The following season, with Frasier as the 9 p.m. show leading into Veronica's Closet, the later series fell to 19.3 million viewers and a 10.1 demo rating. Frasier averaged 22.5 million viewers and an 11.3 demo rating, which was still solid but nowhere near Seinfeld's numbers.
Broadcast networks over the years have had their ups and downs relating to viewers. CBS was the fourth-place network when Leslie Moonves came aboard in the summer of 1995 as its entertainment president and it took several years for the Eye Network to produce a competitive programming lineup. ABC took a major hit when its over-reliance on the game show Who Wants to Be a Millionaire put the network in a programming hole beginning during the 2000-01 season that took several years to climb back out of.

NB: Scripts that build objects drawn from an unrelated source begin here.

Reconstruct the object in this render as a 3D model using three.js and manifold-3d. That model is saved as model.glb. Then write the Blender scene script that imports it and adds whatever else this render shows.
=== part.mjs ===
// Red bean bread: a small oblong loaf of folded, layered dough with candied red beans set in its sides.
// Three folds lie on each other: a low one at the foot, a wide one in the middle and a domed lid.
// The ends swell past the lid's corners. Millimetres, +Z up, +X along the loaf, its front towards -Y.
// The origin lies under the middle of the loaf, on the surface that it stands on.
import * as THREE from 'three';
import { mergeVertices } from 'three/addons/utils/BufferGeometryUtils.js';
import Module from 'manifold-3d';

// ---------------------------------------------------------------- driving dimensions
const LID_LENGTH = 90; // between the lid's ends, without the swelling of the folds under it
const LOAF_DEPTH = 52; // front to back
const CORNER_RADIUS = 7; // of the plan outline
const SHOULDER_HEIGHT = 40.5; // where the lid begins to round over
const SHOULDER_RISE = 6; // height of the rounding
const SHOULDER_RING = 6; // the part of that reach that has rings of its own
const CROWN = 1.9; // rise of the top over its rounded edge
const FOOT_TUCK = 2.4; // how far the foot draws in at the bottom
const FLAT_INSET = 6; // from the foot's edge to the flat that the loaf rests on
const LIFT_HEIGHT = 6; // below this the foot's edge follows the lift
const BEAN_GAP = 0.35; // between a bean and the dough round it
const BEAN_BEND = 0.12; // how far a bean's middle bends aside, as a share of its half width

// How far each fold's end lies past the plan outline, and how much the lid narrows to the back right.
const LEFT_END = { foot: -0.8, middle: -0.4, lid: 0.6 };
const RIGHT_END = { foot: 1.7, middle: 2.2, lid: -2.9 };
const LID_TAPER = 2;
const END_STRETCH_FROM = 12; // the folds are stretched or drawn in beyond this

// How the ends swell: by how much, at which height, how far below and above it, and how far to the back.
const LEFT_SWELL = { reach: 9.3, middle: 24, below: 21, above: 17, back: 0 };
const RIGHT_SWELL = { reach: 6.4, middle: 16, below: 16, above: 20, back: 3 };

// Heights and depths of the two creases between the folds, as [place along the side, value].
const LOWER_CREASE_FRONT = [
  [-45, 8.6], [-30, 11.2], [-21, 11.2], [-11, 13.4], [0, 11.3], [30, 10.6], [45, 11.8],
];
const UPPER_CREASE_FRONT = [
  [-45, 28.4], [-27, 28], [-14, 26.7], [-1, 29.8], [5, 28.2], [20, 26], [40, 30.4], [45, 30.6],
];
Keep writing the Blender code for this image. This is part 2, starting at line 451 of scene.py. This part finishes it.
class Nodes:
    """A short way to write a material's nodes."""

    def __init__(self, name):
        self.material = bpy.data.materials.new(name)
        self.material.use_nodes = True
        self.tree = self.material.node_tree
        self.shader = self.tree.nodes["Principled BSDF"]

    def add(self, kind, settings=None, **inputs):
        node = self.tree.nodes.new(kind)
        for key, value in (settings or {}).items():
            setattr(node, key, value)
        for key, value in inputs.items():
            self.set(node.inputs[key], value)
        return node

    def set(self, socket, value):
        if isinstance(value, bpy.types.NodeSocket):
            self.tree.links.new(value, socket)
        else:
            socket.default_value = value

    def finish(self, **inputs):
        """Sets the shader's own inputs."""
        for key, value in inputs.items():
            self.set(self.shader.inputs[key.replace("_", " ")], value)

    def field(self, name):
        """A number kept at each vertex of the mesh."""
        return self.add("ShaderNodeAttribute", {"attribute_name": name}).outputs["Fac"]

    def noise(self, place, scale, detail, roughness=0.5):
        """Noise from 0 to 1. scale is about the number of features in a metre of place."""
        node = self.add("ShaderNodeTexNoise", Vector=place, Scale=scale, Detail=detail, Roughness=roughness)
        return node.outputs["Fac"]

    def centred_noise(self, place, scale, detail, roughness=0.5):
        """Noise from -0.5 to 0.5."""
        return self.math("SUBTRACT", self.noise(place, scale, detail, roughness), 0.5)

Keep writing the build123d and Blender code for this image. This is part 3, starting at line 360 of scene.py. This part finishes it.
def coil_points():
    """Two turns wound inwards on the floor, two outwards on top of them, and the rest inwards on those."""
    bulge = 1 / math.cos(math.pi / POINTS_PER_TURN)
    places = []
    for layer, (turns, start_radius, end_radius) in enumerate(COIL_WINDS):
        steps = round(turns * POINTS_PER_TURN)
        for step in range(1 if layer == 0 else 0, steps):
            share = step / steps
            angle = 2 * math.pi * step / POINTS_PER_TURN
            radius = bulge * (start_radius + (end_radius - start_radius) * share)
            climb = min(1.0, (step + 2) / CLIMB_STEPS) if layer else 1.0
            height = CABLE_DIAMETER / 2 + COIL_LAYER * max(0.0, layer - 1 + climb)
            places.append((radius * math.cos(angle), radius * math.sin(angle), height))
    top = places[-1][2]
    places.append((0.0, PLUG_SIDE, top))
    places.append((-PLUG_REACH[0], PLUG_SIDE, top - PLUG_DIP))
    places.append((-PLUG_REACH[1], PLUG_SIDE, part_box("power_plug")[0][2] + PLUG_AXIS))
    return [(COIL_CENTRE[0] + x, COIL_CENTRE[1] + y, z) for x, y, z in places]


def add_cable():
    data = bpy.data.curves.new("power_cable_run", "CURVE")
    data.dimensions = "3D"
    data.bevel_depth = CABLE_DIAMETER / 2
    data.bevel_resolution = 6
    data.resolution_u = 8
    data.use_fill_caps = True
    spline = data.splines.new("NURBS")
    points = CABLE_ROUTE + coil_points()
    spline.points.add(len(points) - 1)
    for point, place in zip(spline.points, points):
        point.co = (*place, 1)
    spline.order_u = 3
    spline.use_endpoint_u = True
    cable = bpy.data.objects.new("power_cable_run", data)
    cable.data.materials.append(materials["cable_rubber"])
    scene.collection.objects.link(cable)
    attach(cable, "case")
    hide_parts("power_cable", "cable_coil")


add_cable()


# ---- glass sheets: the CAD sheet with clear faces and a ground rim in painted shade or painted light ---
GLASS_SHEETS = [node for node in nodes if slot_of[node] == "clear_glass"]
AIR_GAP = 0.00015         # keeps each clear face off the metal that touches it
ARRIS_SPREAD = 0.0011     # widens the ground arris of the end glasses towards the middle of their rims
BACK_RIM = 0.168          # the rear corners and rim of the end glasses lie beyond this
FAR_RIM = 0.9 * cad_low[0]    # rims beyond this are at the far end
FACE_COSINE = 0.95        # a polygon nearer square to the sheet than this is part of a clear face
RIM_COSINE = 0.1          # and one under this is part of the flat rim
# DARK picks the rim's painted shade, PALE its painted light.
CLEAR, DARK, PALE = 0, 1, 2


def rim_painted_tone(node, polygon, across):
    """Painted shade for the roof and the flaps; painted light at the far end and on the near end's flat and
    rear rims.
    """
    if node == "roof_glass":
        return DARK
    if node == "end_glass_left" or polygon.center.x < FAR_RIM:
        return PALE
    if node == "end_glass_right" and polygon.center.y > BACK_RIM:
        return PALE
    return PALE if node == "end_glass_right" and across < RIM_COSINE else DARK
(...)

Now NBC, once the ratings kingpin, is languishing toward the bottom of the ratings list, and it's going to take several years to turn things around, particularly on Thursday nights, where CBS seems to be sporting its own "Must See" lineup.
The good news is that there are so many advertisers who want to reach viewers on Thursday nights before the weekends that there is plenty of room for new programming to establish itself on the night. Media buyers love competition and much like their giddiness over Fox adding a new competitor to ESPN in the sports network arena, agency execs and marketers would like nothing better than to see history repeat itself in the form of an NBC revival on Thursday nights.
While the chances are mighty slim that we'll ever again see a regular series on any night of the week average 34 million viewers like Seinfeld did in its final season, the competition between American Idol and CBS sitcoms The Big Bang Theory and Two and a Half Men on Thursday, and the competition between ABC's Dancing With the Stars and NBC's The Voice on Monday and Tuesday, proves that networks can each draw between 12-18 million viewers head-to-head on the same night with the right programming -- and also draw the best out of each other in terms of popular programming competition.
Yes, CBS rules Thursday nights, for now; in a few seasons that could all change. Meanwhile, with all of NBC's programming shortfalls on Thursday, is it possible that we may see a few episodes of The Voice added to that night's lineup before this season is over?